— BEGIN Given material —
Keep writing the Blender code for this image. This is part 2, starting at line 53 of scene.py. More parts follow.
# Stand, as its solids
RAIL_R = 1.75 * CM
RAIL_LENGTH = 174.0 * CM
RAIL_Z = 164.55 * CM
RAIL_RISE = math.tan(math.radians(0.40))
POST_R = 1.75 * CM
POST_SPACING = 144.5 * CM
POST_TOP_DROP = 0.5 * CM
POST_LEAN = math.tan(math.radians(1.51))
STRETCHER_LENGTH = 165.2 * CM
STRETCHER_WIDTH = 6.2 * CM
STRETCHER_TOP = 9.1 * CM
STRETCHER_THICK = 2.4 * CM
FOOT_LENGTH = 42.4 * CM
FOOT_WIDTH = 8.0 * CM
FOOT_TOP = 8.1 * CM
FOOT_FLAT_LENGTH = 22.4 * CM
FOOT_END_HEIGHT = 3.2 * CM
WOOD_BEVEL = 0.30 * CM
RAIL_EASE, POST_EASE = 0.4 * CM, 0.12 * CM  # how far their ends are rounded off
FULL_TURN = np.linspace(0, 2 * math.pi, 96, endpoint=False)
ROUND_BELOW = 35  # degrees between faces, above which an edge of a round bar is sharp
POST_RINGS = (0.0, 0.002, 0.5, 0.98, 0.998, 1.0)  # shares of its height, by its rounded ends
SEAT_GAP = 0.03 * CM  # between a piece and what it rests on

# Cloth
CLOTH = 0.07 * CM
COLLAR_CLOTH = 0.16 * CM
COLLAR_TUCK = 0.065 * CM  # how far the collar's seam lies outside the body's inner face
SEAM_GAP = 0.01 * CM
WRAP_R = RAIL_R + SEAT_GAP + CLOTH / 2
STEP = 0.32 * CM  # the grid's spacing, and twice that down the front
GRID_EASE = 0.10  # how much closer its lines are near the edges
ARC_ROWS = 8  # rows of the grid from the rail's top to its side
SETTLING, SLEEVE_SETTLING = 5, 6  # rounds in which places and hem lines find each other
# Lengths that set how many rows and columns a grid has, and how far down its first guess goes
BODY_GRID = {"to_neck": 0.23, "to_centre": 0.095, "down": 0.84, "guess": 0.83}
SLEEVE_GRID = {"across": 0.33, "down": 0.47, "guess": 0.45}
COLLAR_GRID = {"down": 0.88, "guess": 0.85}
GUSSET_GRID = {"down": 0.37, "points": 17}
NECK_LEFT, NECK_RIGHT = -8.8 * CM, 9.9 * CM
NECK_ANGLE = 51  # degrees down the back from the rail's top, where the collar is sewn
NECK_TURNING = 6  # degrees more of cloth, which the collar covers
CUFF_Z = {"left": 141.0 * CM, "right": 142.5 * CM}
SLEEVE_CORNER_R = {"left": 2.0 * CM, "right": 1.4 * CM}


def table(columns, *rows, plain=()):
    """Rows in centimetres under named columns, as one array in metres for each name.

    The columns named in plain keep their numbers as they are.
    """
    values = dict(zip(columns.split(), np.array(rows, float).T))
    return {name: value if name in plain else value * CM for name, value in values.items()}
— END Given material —
Exercise:
Print the complete listing again, exactly as it stands.

The answer:
Keep writing the Blender code for this image. This is part 2, starting at line 53 of scene.py. More parts follow.
# Stand, as its solids
RAIL_R = 1.75 * CM
RAIL_LENGTH = 174.0 * CM
RAIL_Z = 164.55 * CM
RAIL_RISE = math.tan(math.radians(0.40))
POST_R = 1.75 * CM
POST_SPACING = 144.5 * CM
POST_TOP_DROP = 0.5 * CM
POST_LEAN = math.tan(math.radians(1.51))
STRETCHER_LENGTH = 165.2 * CM
STRETCHER_WIDTH = 6.2 * CM
STRETCHER_TOP = 9.1 * CM
STRETCHER_THICK = 2.4 * CM
FOOT_LENGTH = 42.4 * CM
FOOT_WIDTH = 8.0 * CM
FOOT_TOP = 8.1 * CM
FOOT_FLAT_LENGTH = 22.4 * CM
FOOT_END_HEIGHT = 3.2 * CM
WOOD_BEVEL = 0.30 * CM
RAIL_EASE, POST_EASE = 0.4 * CM, 0.12 * CM  # how far their ends are rounded off
FULL_TURN = np.linspace(0, 2 * math.pi, 96, endpoint=False)
ROUND_BELOW = 35  # degrees between faces, above which an edge of a round bar is sharp
POST_RINGS = (0.0, 0.002, 0.5, 0.98, 0.998, 1.0)  # shares of its height, by its rounded ends
SEAT_GAP = 0.03 * CM  # between a piece and what it rests on

# Cloth
CLOTH = 0.07 * CM
COLLAR_CLOTH = 0.16 * CM
COLLAR_TUCK = 0.065 * CM  # how far the collar's seam lies outside the body's inner face
SEAM_GAP = 0.01 * CM
WRAP_R = RAIL_R + SEAT_GAP + CLOTH / 2
STEP = 0.32 * CM  # the grid's spacing, and twice that down the front
GRID_EASE = 0.10  # how much closer its lines are near the edges
ARC_ROWS = 8  # rows of the grid from the rail's top to its side
SETTLING, SLEEVE_SETTLING = 5, 6  # rounds in which places and hem lines find each other
# Lengths that set how many rows and columns a grid has, and how far down its first guess goes
BODY_GRID = {"to_neck": 0.23, "to_centre": 0.095, "down": 0.84, "guess": 0.83}
SLEEVE_GRID = {"across": 0.33, "down": 0.47, "guess": 0.45}
COLLAR_GRID = {"down": 0.88, "guess": 0.85}
GUSSET_GRID = {"down": 0.37, "points": 17}
NECK_LEFT, NECK_RIGHT = -8.8 * CM, 9.9 * CM
NECK_ANGLE = 51  # degrees down the back from the rail's top, where the collar is sewn
NECK_TURNING = 6  # degrees more of cloth, which the collar covers
CUFF_Z = {"left": 141.0 * CM, "right": 142.5 * CM}
SLEEVE_CORNER_R = {"left": 2.0 * CM, "right": 1.4 * CM}


def table(columns, *rows, plain=()):
    """Rows in centimetres under named columns, as one array in metres for each name.

    The columns named in plain keep their numbers as they are.
    """
    values = dict(zip(columns.split(), np.array(rows, float).T))
    return {name: value if name in plain else value * CM for name, value in values.items()}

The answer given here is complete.